**Written instruction**
Output each entry exactly; skip nothing.

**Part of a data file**
---

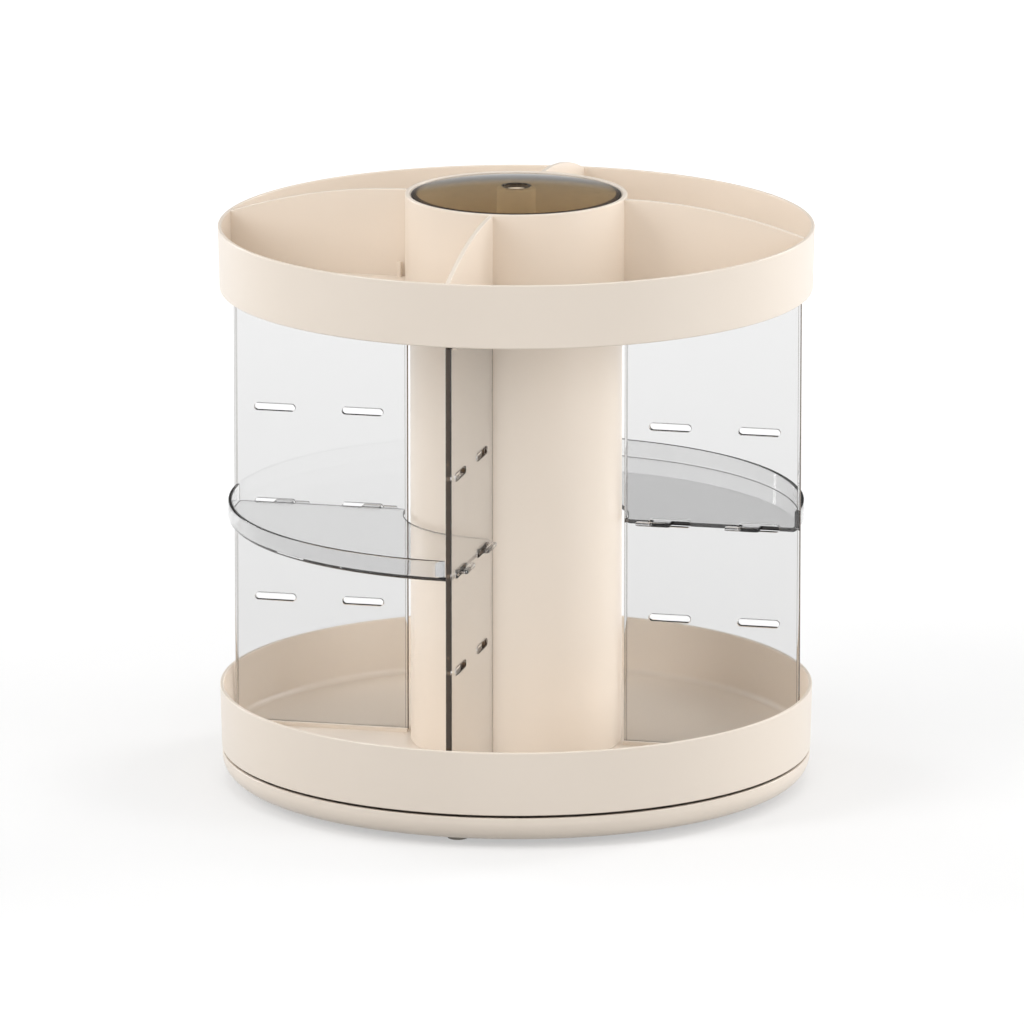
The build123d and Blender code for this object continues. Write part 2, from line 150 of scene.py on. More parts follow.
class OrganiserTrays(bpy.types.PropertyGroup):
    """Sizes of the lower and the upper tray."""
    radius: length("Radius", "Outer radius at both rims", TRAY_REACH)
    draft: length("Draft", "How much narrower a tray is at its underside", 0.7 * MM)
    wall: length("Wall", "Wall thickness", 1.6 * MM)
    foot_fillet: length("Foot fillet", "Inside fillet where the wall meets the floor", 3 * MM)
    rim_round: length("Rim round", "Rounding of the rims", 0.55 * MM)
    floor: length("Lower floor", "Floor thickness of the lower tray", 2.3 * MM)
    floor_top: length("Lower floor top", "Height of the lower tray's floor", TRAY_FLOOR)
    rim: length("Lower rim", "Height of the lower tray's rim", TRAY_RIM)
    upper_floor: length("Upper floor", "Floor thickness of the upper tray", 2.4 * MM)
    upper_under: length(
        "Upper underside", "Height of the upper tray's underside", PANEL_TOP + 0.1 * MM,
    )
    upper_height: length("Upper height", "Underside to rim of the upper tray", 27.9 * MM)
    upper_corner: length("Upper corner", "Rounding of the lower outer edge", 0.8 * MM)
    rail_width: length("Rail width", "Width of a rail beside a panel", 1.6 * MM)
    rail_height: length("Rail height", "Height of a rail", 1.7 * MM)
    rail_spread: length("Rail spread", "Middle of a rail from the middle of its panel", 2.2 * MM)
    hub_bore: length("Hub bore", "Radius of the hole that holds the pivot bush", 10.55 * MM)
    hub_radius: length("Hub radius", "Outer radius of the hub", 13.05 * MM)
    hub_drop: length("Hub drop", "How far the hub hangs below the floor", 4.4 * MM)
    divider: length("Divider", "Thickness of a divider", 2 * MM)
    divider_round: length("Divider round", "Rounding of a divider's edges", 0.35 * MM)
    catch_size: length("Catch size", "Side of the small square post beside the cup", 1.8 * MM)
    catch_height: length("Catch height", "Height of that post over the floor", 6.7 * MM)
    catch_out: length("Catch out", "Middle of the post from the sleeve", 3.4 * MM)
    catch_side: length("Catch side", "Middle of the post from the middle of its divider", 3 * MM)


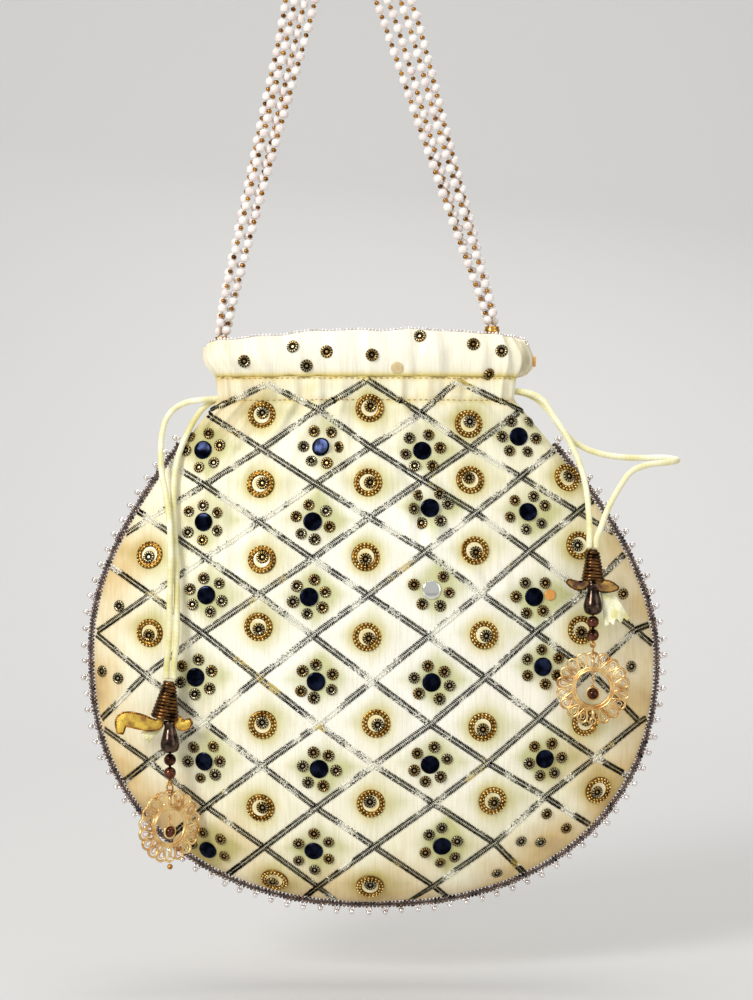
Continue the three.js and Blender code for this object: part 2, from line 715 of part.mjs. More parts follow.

---

**Output below**
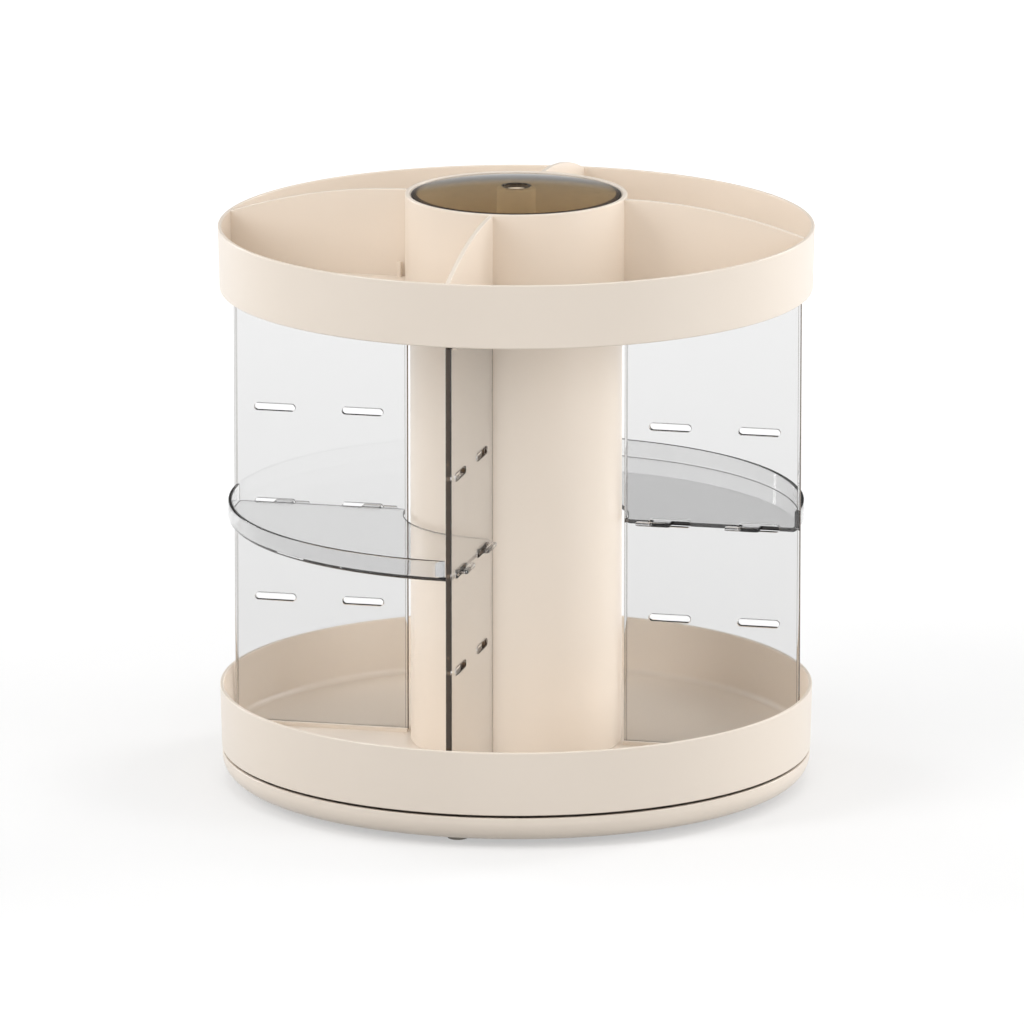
The build123d and Blender code for this object continues. Write part 2, from line 150 of scene.py on. More parts follow.
class OrganiserTrays(bpy.types.PropertyGroup):
    """Sizes of the lower and the upper tray."""
    radius: length("Radius", "Outer radius at both rims", TRAY_REACH)
    draft: length("Draft", "How much narrower a tray is at its underside", 0.7 * MM)
    wall: length("Wall", "Wall thickness", 1.6 * MM)
    foot_fillet: length("Foot fillet", "Inside fillet where the wall meets the floor", 3 * MM)
    rim_round: length("Rim round", "Rounding of the rims", 0.55 * MM)
    floor: length("Lower floor", "Floor thickness of the lower tray", 2.3 * MM)
    floor_top: length("Lower floor top", "Height of the lower tray's floor", TRAY_FLOOR)
    rim: length("Lower rim", "Height of the lower tray's rim", TRAY_RIM)
    upper_floor: length("Upper floor", "Floor thickness of the upper tray", 2.4 * MM)
    upper_under: length(
        "Upper underside", "Height of the upper tray's underside", PANEL_TOP + 0.1 * MM,
    )
    upper_height: length("Upper height", "Underside to rim of the upper tray", 27.9 * MM)
    upper_corner: length("Upper corner", "Rounding of the lower outer edge", 0.8 * MM)
    rail_width: length("Rail width", "Width of a rail beside a panel", 1.6 * MM)
    rail_height: length("Rail height", "Height of a rail", 1.7 * MM)
    rail_spread: length("Rail spread", "Middle of a rail from the middle of its panel", 2.2 * MM)
    hub_bore: length("Hub bore", "Radius of the hole that holds the pivot bush", 10.55 * MM)
    hub_radius: length("Hub radius", "Outer radius of the hub", 13.05 * MM)
    hub_drop: length("Hub drop", "How far the hub hangs below the floor", 4.4 * MM)
    divider: length("Divider", "Thickness of a divider", 2 * MM)
    divider_round: length("Divider round", "Rounding of a divider's edges", 0.35 * MM)
    catch_size: length("Catch size", "Side of the small square post beside the cup", 1.8 * MM)
    catch_height: length("Catch height", "Height of that post over the floor", 6.7 * MM)
    catch_out: length("Catch out", "Middle of the post from the sleeve", 3.4 * MM)
    catch_side: length("Catch side", "Middle of the post from the middle of its divider", 3 * MM)


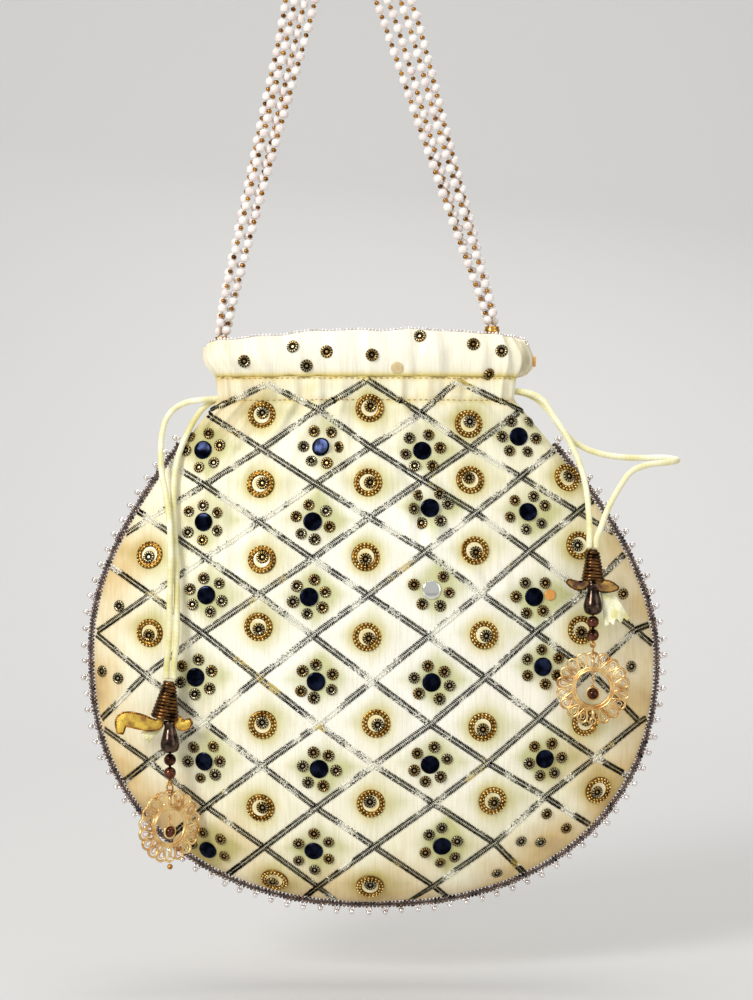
Continue the three.js and Blender code for this object: part 2, from line 715 of part.mjs. More parts follow.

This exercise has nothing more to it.